My volunteer work, however, has become more of a personal expression than even that. In person, I have developed a special knack for saying the wrong thing at the absolute worst time to people whose viewpoints are on the other end of the solar system. While I don't actually intend to offend people, I often do appear as rude, crass, and angry even to some people who have known me for years. The labors I perform for Wicker Park Grace have become a way for me to express my gratitude to them for aiding me when I need help, listening to my inane rambling, and generally being willing to endure my worst offenses. My servitude is the one way I can say thank you without risking slandering anyone. It's difficult to accidentally insult someone by making iced tea or putting someone's chair in place. 

That covers the time portion of my contribution. When the Simple Living Group was created in April 2010, I was tasked with providing the documentation. While my talents as a photographer and filmmaker aren't nearly as developed as my writing, I humbly took up this opportunity to share my talents in order to spread the idea of  urban gardening. My pictures and films have received a lot of positive feedback, and I'm proud to have contributed to this cause through those mediums because I've always loved them. 

When the time comes that I will be able to contribute through other means, I intend to. But even then, I don't plan to surrender my volunteer work. It is the best possible use of my time and talent, and so much a part of my personality at Wicker Park Grace that I can't imagine not doing it. 
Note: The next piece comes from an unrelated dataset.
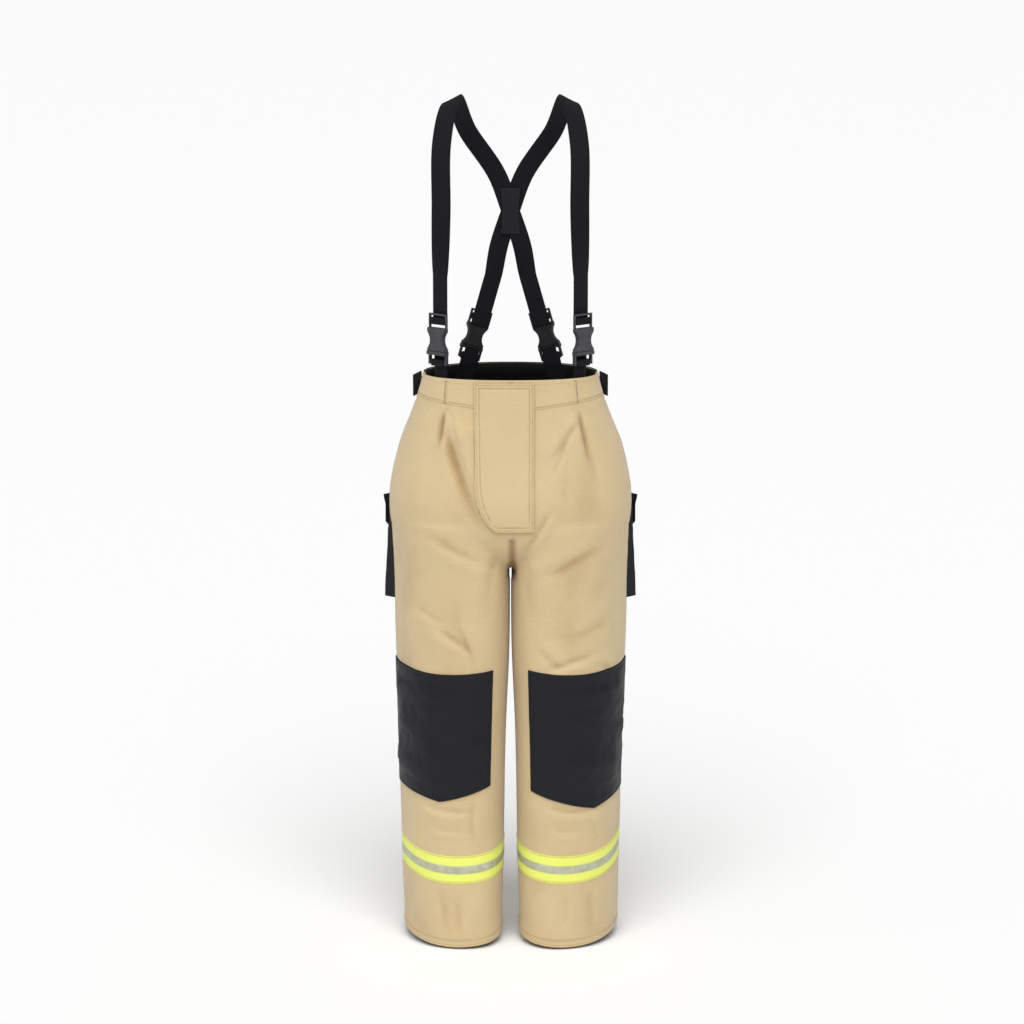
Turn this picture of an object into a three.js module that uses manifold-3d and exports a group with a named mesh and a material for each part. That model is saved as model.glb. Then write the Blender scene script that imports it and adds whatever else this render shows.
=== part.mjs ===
// Firefighter's bunker pants with crossed suspenders.
// Millimetres, +Z up, front towards -Y, origin at the centre of the waist opening.
// "left" and "right" in a name are the wearer's: the wearer's left is +X.

import * as THREE from 'three';
import { mergeVertices } from 'three/addons/utils/BufferGeometryUtils.js';
import Module from 'manifold-3d';

const wasm = await Module();
wasm.setup();

// ---------------------------------------------------------------- driving dimensions

const CLEARANCE = 0.3;            // gap kept between two layers or pieces that touch

// Trunk: heights are measured down from the waist opening
const WAIST_HALF_WIDTH = 150;
const WAIST_FRONT = 92;
const WAIST_BACK = 115;
const BAND_HEIGHT = 46;
const BAND_HALF_WIDTH = 162;
const UPPER_HIP_DROP = 132;
const UPPER_HIP_HALF_WIDTH = 193.5;
const HIP_DROP = 237;
const HIP_HALF_WIDTH = 207.5;
const HIP_FRONT = 126;
const HIP_BACK = 144;
const CROTCH_DROP = 336;
const CROTCH_HALF_WIDTH = 150;
const CROTCH_FRONT = 42;
const CROTCH_BACK = 54;

// Legs: reach of the outer and the inner side from the middle plane, and depth to front and back
const LEG_TOP_DROP = 250;
const THIGH_DROP = 470;
const KNEE_DROP = 620;
const CALF_DROP = 842;
const HEM_DROP = 1000;
const LEG_TOP = { outer: HIP_HALF_WIDTH - 2.5, inner: 0.8, front: 117, back: 127 };
const LEG_CROTCH = { outer: HIP_HALF_WIDTH - 6, inner: 0.8, front: 114, back: 122 };
const LEG_THIGH = { outer: 199.5, inner: 1.6, front: 109, back: 115 };
const LEG_KNEE = { outer: 194.5, inner: 7.8, front: 105, back: 106 };
const LEG_CALF = { outer: 191.5, inner: 12, front: 100, back: 102 };
const LEG_HEM = { outer: 188, inner: 15, front: 98, back: 101 };
const TOE_OUT = 0.2;              // how far a leg's outer side lies back, per unit of width
const ROUNDNESS = 2.3;            // exponent of the oval sections: 2 is an ellipse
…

All too often, when people hear the words "please contribute," the instinctive question is "Great, now how much is THIS going to cost me?" There is more to contribution than simply signing a check, and seeing contributions as obligations is missing the point. Contributing is about making a sacrifice for something you truly believe in. It doesn't necessarily mean breaking the bank; it is more about believing in something so much that you're willing to to provide support through any means possible. There are many people who have had their lives changed at Wicker Park Grace, and those people have found many different ways of making contributions. Some donate, some partake in planning, and some create groups to focus on specific issues. Contributions take a multitude of different forms at Wicker Park Grace, and acting as a caretaker and documentarian is my way of giving back.